Thirdly, and finally, Atta has generated real enthusiasm among overseas Pakistanis who, stung by Indian IT advances and dismayed by Pakistan’s backwardness, seem to be willing to put some hard cash into creating “business incubators” and loan banks for Pakistani IT entrepreneurs. The Bangalore model has become the dream and envy of our leaders today. Wealthy Pakistanis have created a venture capital initiative aimed at stimulating software production and export, and capturing software niche markets overseas.
Streamlining laws, tax concessions, and developing a reliable communications network will certainly help in attaining this goal, but two major impediments cannot be ignored. The first is the generally poor educational quality of local computer science and IT graduates, the products of an educational system that went to pot decades ago. These are precisely the workers who are supposed to make the product and produce the wealth - management and finance are mere facilitators. But while the best local graduates are indeed world-class, the majority suffers from an acute lack of depth and breadth. In comprehension of English they are way behind their Indian counterparts, and we have not even begun to realize that the enormous success of India in computers and IT owes much to high Indian standards in mathematics research and teaching.
The large and increasing emigration of the best IT workers (along with many other people with skills that are valued in the international marketplace) is another negative factor. Pulled by salaries that are huge on the Pakistani scale, and pushed by the growing pessimism about the country’s future, there is an unending hemorrhage. I see long lines of visa applicants queue up before the European and US embassies on every working day.

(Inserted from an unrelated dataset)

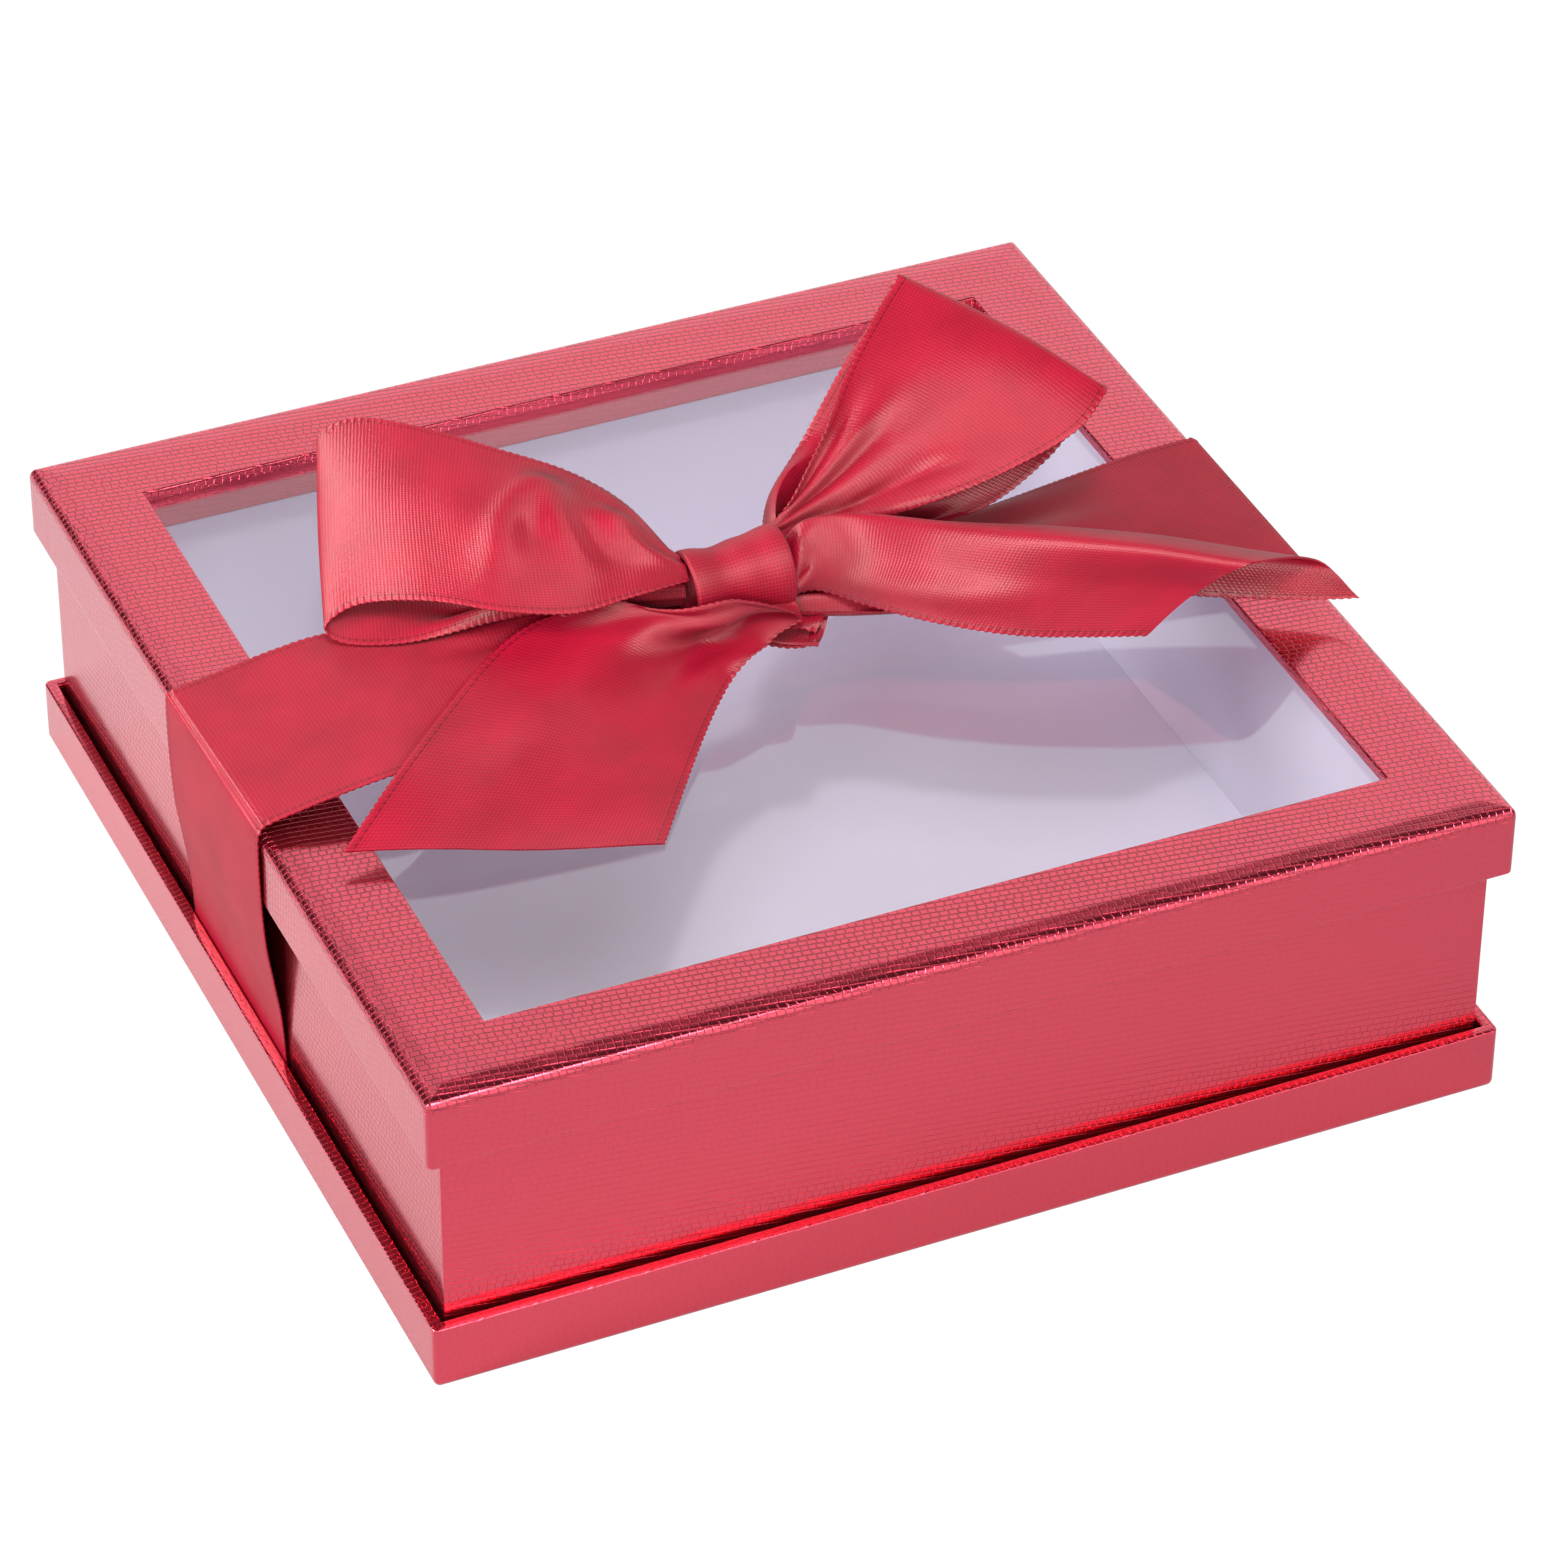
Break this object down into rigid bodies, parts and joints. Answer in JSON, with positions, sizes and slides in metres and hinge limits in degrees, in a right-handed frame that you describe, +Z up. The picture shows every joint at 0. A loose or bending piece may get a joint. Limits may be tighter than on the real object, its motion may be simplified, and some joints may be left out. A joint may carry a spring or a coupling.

Nevertheless, one hopes that IT export plans will work, and work well. The growing number of software companies is a hopeful sign. Further, the energy and enthusiasm generated by IT is quite unprecedented and, in a country that has become increasingly cynical and less hopeful, provides a welcome relief. My personal belief is that despite hyperbole and exaggeration, advances in computer and communications technology definitely offer Pakistan the promise of a better future, one that we should eagerly grasp and invest in. The present IT policy is forward-looking and far superior to other government policies, but nevertheless incomplete and shaky in places. Golden geese tend to be finicky and not to lay their eggs when mistreated. In the above I have discussed crucial policy flaws that, if not corrected, would negate positive gains.
Finally, it is a fact of history that no technology has ever made a real difference to society unless accompanied by an ideology of progress and rational apportioning of resources. The Taliban, for example, smash TV sets rather than trying to build or use them. Pakistan wastes its few scientific and technological resources to make nuclear weapons and ballistic missiles, adding nothing to society or economy. Real progress will be possible only if Pakistani society is willing to use information technology as a vehicle that brings us closer to modernity, and makes us more accepting of science and reason in the arbitration of human affairs.